What I've generally done in these cases is pretty similar to https://cloud.google.com/apis/design/custom_methods which also explains the problem better than I can.

I'd be interested as to how you'd solve some of these problems without an explicit verb in the path.

bonzini · 2 years ago

"POST /students" is a create action, but verbs are fine for individual entities, for example "POST /students/ID/enroll".

how do you differentiate between plural vs singular of:

`GET /staff`

pavlov · 2 years ago

Does “GET /students” return all the students in the system? Probably not.

So in fact you’re fetching some subset of students anyway, and the size of the returned set might be one or zero depending on your query.

Given that, “GET /student” seems just as meaningful because neither the singular nor the plural can fix the ambiguity about what you’re actually getting.

marcellus23 · 2 years ago

> for a CRUD interface you may need the singular form anyway (POST api/student/create)

Why? What's wrong with api/students/create?

> Avoid plural nouns in English API endpoints because English is full of irregular plurals.

I don't buy this. I mean, yes, it's true, but how often do people really need to write these endpoints after initially writing the client code?

rswail · 2 years ago

Verbs in a URL are an API "smell" for me.

URLs refer to a resource that you can manipulate. What resource is /students/create referring to?

takinola · 2 years ago

You really should not include the action in the URL ie rather than

GET api/student

POST api/student/create

DELETE api/student

it should be

POST api/students

GET api/students

DELETE api/students

> index -> indices vertex -> vertexes

I guess it’s in support of your point, but if you’re going to pluralise index as “indices”, why wouldn’t you use “vertices” for vertex?

golergka · 2 years ago

It gets even more unpredictable for everyone involved when it's a non-native speaker who writes the API schema.

physicsguy · 2 years ago

I’d add:

* If you’re going to forbid people changing a parameter with a PUT or PATCH request, then the schema for these shouldn’t list them as parameters.
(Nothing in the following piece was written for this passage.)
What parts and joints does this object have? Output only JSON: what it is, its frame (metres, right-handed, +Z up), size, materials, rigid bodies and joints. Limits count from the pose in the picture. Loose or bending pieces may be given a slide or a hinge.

This seems to creep in to APIs constantly as people are lazy and will use the same serializer method as for POST with an additional check somewhere in the code that changes the response. Just don’t do it!

* Don’t change the response format based on query parameters. It makes it hard for typed languages to use the API because the client has to handle all of the weird response types you’ve got. Inevitably you end up with more and more getting added and it any client becomes crazily complicated. 99% of the time it’s not worth the bandwidth saving - and if there’s lots of useless information that clients don’t want, it’s worth thinking about whether the API design is right in the first place.
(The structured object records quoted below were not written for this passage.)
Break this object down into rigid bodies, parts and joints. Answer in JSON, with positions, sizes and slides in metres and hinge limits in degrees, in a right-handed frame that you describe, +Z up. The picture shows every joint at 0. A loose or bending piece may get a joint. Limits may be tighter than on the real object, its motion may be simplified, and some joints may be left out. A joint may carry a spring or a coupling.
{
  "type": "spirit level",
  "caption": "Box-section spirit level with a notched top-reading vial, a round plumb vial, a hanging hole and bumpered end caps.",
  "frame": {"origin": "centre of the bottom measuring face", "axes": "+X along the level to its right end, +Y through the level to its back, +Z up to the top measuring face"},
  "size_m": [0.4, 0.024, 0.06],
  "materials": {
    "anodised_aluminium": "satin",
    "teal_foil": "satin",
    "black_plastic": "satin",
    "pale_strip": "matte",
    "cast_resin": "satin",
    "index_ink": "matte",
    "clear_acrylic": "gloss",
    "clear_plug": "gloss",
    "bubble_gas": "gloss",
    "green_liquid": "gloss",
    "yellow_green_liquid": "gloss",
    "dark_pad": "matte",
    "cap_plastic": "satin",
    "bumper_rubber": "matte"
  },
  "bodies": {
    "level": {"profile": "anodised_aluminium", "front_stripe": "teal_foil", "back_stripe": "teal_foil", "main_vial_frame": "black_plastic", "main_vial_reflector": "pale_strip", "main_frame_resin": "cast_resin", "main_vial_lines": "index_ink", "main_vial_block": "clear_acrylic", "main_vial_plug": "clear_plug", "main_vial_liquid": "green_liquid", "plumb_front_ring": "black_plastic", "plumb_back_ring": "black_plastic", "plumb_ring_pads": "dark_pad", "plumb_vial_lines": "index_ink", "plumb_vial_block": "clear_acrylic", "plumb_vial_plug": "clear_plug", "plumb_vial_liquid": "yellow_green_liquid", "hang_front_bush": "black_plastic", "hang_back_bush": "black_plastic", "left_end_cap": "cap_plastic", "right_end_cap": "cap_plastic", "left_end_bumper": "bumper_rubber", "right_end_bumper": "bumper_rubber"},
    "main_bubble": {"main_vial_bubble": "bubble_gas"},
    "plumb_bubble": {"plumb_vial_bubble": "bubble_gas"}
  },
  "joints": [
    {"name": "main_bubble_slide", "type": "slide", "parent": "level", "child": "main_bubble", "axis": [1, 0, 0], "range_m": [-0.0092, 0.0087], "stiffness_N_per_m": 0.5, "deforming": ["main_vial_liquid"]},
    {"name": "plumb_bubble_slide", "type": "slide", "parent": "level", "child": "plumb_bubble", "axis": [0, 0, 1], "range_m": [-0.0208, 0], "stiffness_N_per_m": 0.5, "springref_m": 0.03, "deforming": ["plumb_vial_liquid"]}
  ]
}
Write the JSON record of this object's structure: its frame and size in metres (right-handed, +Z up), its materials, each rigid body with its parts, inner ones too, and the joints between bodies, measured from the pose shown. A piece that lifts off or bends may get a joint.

* Stick to one mechanism for doing things. Pagination and sorting behaviour should be the same for all endpoints. The end user doesn’t care that you’re a hip microservices company where teams don’t talk to each other - if the APIs behave weirdly and inconsistently between themselves, it will be hard to use.

janfoeh · 2 years ago

I very much agree with your first and third point, from experience. As for the second one — if consuming dynamic data structures is hard in typed languages, maybe they are not the right tool for that particular job?
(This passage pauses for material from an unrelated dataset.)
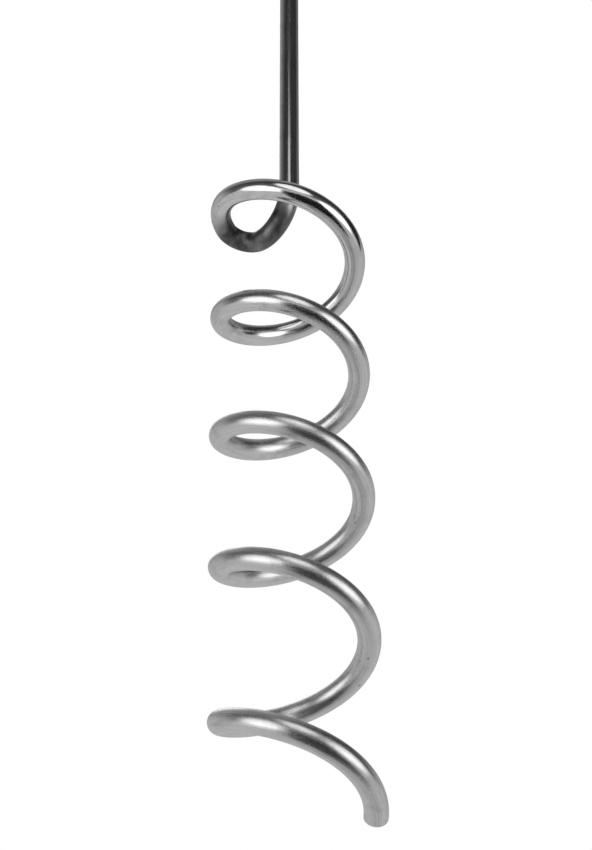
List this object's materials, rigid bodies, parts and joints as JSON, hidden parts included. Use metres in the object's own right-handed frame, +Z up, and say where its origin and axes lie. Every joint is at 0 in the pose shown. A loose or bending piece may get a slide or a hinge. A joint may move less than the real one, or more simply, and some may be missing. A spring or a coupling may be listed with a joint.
{
  "type": "mortar mixing paddle",
  "caption": "Round steel bar wound into a tall open left-hand coil under a straight shaft, welded into a hexagonal drive coupler with a threaded stud.",
  "frame": {"origin": "on the spin axis, in the plane of the coupler's shoulder that pulls up against the machine's spindle", "axes": "+Z up the straight shaft and the spin axis, towards the mixing machine; -Y is the side that faces the viewer"},
  "size_m": [0.0909, 0.0924, 0.6271],
  "materials": {
    "drawn_bar": "bright drawn steel bar, zinc plated, fine lengthwise die lines and small pits",
    "turned_coupler": "turned from hexagon steel, zinc plated",
    "weld_metal": "mild steel weld bead, wire brushed, dull"
  },
  "bodies": {
    "root": {"paddle_bar": "drawn_bar", "drive_coupler": "turned_coupler", "weld_bead": "weld_metal"}
  },
  "joints": []
}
What I have seen is endpoints trying to corral their responses into one-size-fits-all schemas in the situation you're describing, with predictable outcomes. Lots of overhead in most situations, tricky documentation, lots of optionals.

Under that premise, I have to say that at least for generic APIs with many differing clients, the idiosyncrasies of typed-language clients would not rank too highly on my list of design considerations — not when they are in the way of simpler, easier to understand responses.

Joker_vD · 2 years ago

As for the second point, that's what Accept header is for. And I personally never had much trouble in Go with deserializing all those "weird response types" but it may depend on one's coding style.

> I have to say that at least for generic APIs with many differing clients, the idiosyncrasies of typed-language clients would not rank too highly on my list of design considerations

Hey, would you like to consume an exchange format that has meaningful distinction between strings and atoms? Those come from the dynamically-typed languages area!

So, for 2, what I mean is stuff like:

    GET /api/object/<id>?withAdditionalMetadata=1&expandChildren=1&.....

So then the OpenAPI schema has to be something like:

So inevitably the client ends up being quite complex to handle this.

switch007 · 2 years ago

fsaintjacques · 2 years ago

I highly recommend anyone to read Google's [AIP](https://google.aip.dev/). There's even a grpc schema linter for it. Put more focus on the resource data design than nitpicking on transport details. I would consider the best lessons to be:

- Optional but supported user defined identifiers, it's so frustrating to work with API that passes you back an identifier.

- String identifier (names) for resources, with some kind of type namespacing, i.e. the prefix in the author's document - Consistent set of fields (create_time, update_time, annotations, ...)

- Avoid dynamic map (this is a JSON self-inflicted wound)

aleksiy123 · 2 years ago

Second this. Reading this while working at google made me better design. Some that stand out to me are.

Resource Oriented Design: https://google.aip.dev/121

Declarative Friendly APIs: https://google.aip.dev/128

Declarative friendly makes writing scripts, pipelines so much better because of idempotency. It also pairs very naturally with resource Oriented design.

Long Running Operations: https://google.aip.dev/151

LROs are applicable to any request that runs longer than a second or a couple of seconds. Having a unified interface can be very powerful for implementing offline task workers and pipelines.

Filtering: https://google.aip.dev/160

This one is probably controversial as it's makes implementing basic filtering quite a bit harder. I haven't quite seen the issues it's supposed to solve play out in practice but it's interesting nonetheless.